All of the responders started heading south toward a small village called Palomares, on the Mediterranean Sea. There was lots of talk of heavy radiation – but the servicemen were not specifically told that during the cleanup effort. They combed the area looking for bombs, but  were given no protective clothing or respiratory equipment.

Later, some of the men were told to go into the salt water to clean themselves off — after techs used special equipment to determine if they’d been exposed to radiation.

Frank Thompson, a 22-year-old trombone player in the Air Force at the time, now has cancer in his liver, lung and kidney.  In an Opinion article in the Buffalo News , it states:

“Thompson is saddled with high medical expenses – $2,200 a month for treatment. Treatment would be free at a Veterans Affairs hospital if the Air Force recognized him as a victim of radiation. It doesn’t.”

Dr. Lawrence Odland led the initial efforts to test radiation levels of the military responders and had been doing research at Wright-Patterson AFB. He was featured in the New York Times article about the hydrogen bomb accident.

Odland recalled, “It was obvious there was plutonium involved”.  He recommended doing  a long-term analysis, but his bosses did not give him the green light. The Air Force never conducted a comprehensive study of whether radioactivity prompted elevated cancer rates in the 1,600 responders–  the Times reported.

No one from the Air Force has acknowledged the fact that there was even a possibility the responders could have been exposed to dangerous levels of radiation – family members of the victims say.

Many of them went to the VA to get treatment, but were denied.

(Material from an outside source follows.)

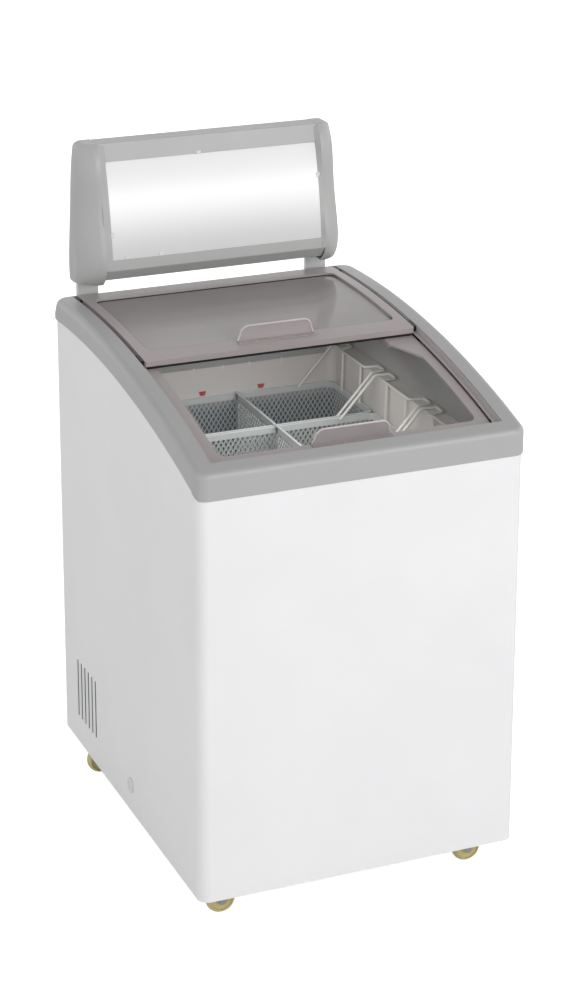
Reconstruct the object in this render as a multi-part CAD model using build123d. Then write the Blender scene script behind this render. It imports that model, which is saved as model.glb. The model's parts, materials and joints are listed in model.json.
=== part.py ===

They also found documentation missing from their military records –specifically from their time in Palomares.

‘Why did the Air Force deny the existence of being there’, one of the vets asked. Clearly it was some sort of cover-up. he said.

In 1967, the Atomic Energy Commission issued a classified memo detailing the military’s refusal to continue monitoring the responders at Palomares — better known as the “sleeping dog policy.”

The casings of two B28 nuclear bombs involved in the Palomares incident are on display at the National Museum of Nuclear Science & History in Albuquerque, New Mexico.

The casings of two B28 nuclear bombs involved in the Palomares incident are on display at the National Museum of Nuclear Science & History in Albuquerque, New Mexico.

Nolan Watson, who was also at the crash site, was diagnosed with kidney cancer in 2002. In 2010, more cancer showed up in his remaining kidney. Recent abnormal blood tests suggested leukemia, the Times reported.

Nona Watson, Nolan’s wife,  told the NYT:  “They’re waiting for them to die”.

The airmen say they’re not looking for financial gain at this point in their lives — they  just want the Air Force to accept responsibility.